What's missing is Trust, capital T. Not just trust in the fact that your partner won't cheat on you, but trust that you will naturally come together, that you're good enough for her (baggage included), and that even if you don't end up together, you'll be okay, even if you don't find a replacement. That lack of trust inspires the gimmicks listed above which are used to push you closer. I've experienced it many times and have described it before as trying to push together two repelling magnets; it's like whatever you do, they're just going to resist and push away from each other when you let go. Capiche?

Here's how to get started. First, commit to being honest with yourself at all times.
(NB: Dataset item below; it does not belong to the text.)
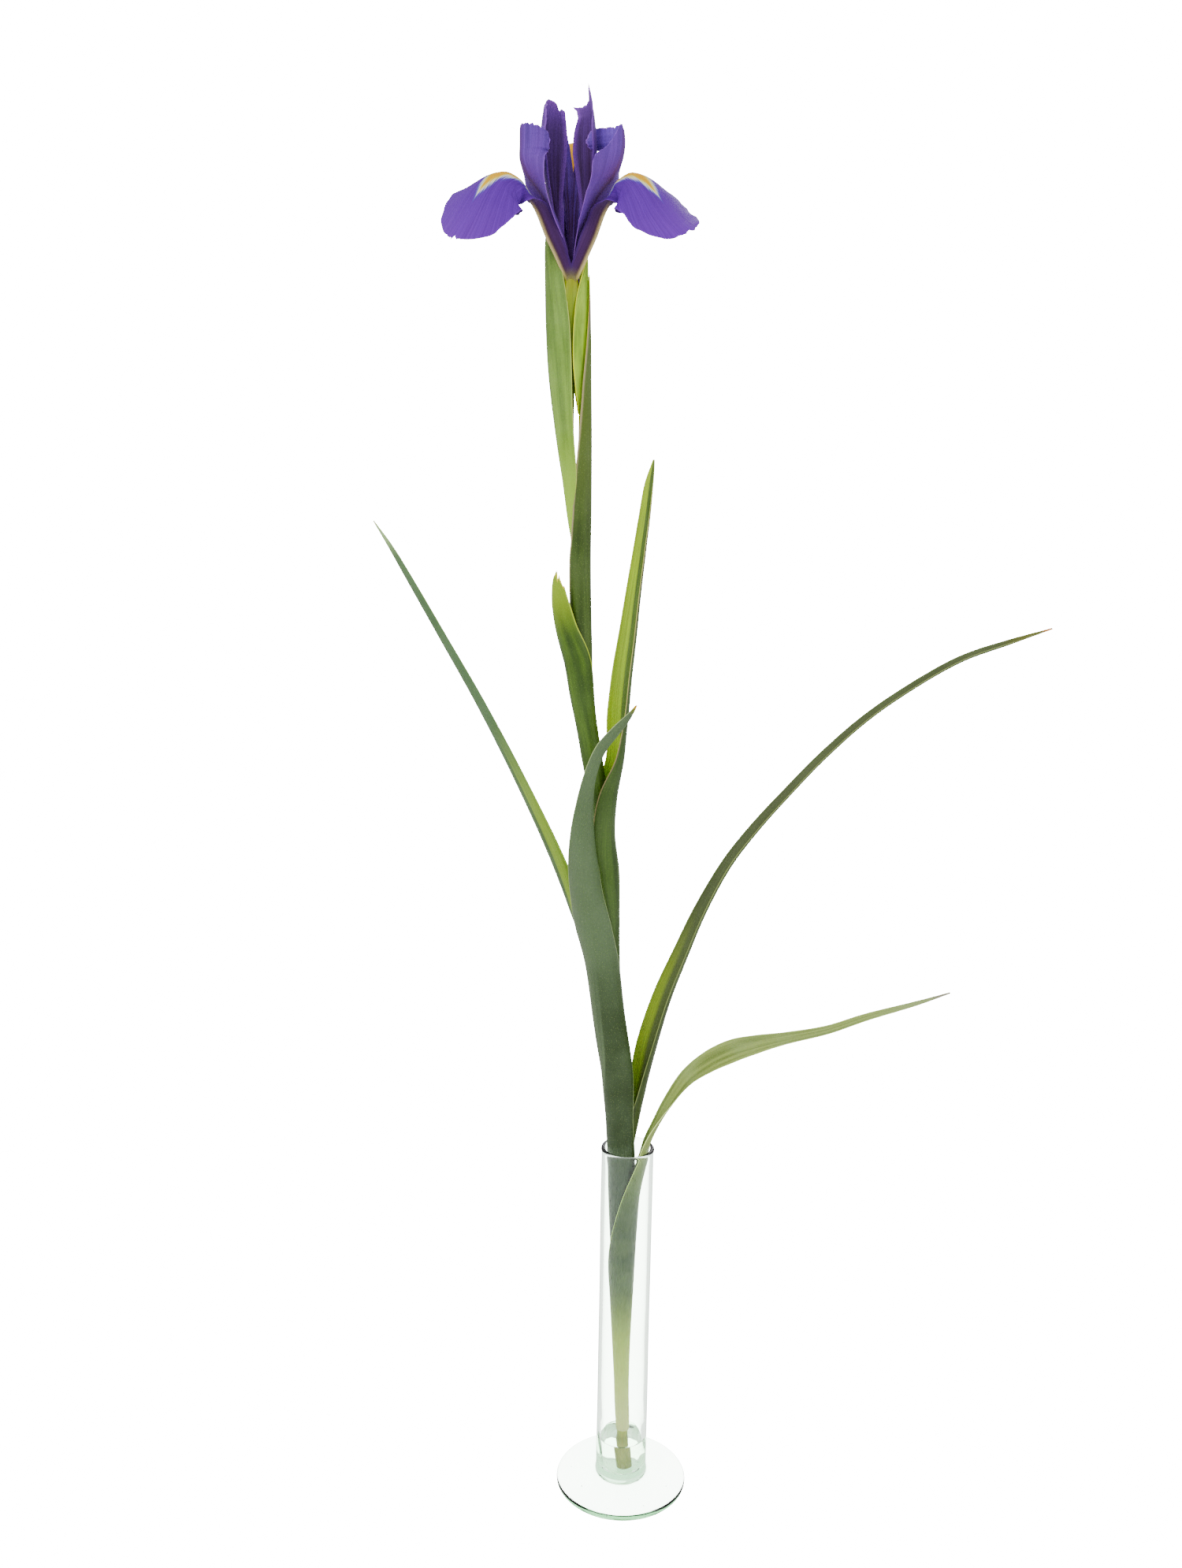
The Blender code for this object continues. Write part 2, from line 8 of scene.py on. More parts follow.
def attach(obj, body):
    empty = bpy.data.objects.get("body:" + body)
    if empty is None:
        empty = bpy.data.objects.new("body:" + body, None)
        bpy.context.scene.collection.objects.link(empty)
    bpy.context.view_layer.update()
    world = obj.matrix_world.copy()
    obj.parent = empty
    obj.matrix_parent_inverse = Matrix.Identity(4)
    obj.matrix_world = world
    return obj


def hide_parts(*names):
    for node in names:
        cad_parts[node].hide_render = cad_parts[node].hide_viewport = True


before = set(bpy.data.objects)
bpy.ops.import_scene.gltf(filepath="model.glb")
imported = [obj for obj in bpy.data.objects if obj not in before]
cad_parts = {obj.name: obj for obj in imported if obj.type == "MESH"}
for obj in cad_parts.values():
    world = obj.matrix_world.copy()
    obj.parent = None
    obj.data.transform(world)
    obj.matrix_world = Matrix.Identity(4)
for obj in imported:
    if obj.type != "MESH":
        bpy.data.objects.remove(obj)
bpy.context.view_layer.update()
mm = 0.001
print("frame loaded with", len(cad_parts), "nodes")

studio = {
    "cameraPlace": (-17.92, -576.6, 438.3), "cameraPitch": 0.2068, "cameraRoll": 0.0152, "lens": 33.54,
    "floorRadius": 6, "floorWhite": 22, "worldWhite": 22, "worldLight": 0.8,
    "mirrored": 0.1,  # share of the white sweep seen in a reflection
}
# the film-like view: what it covers, in doublings of light, and where tones are kept within
view = {"range": 16.5, "darkest": -12.474, "veil": 0.012, "level": 1.15, "least": 0.0015, "most": 0.95}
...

Be honest about however you're feeling. Paying close attention in moments when you might be playing a gimmick will encourage that process of honesty. You don't have to discuss every change you observe with your partner just be honest about it with yourself, privately. Second, make a commitment to yourself to be cool with whatever comes up, rather than avoidant, ashamed, or self-critical. Take a few minutes every morning to picture what that would look like for you. When honesty and coolness build a quality I call Patience, but it also goes by the name of mindfulness, Presence, nonresistance, No-Mind, self-forgiveness, self-acceptance, or self-love.

Knowing what to do with all that data, Wisdom, will develop naturally over time. Just try and make the best decision you can keeping the themes of this post in mind. Sometimes you might have to disappoint your girlfriend and pull back, not just for her sake but for yours. As you start to get a better sense of what a healthy relationship looks like (vs. a needy one) you'll start making better decisions with more confidence.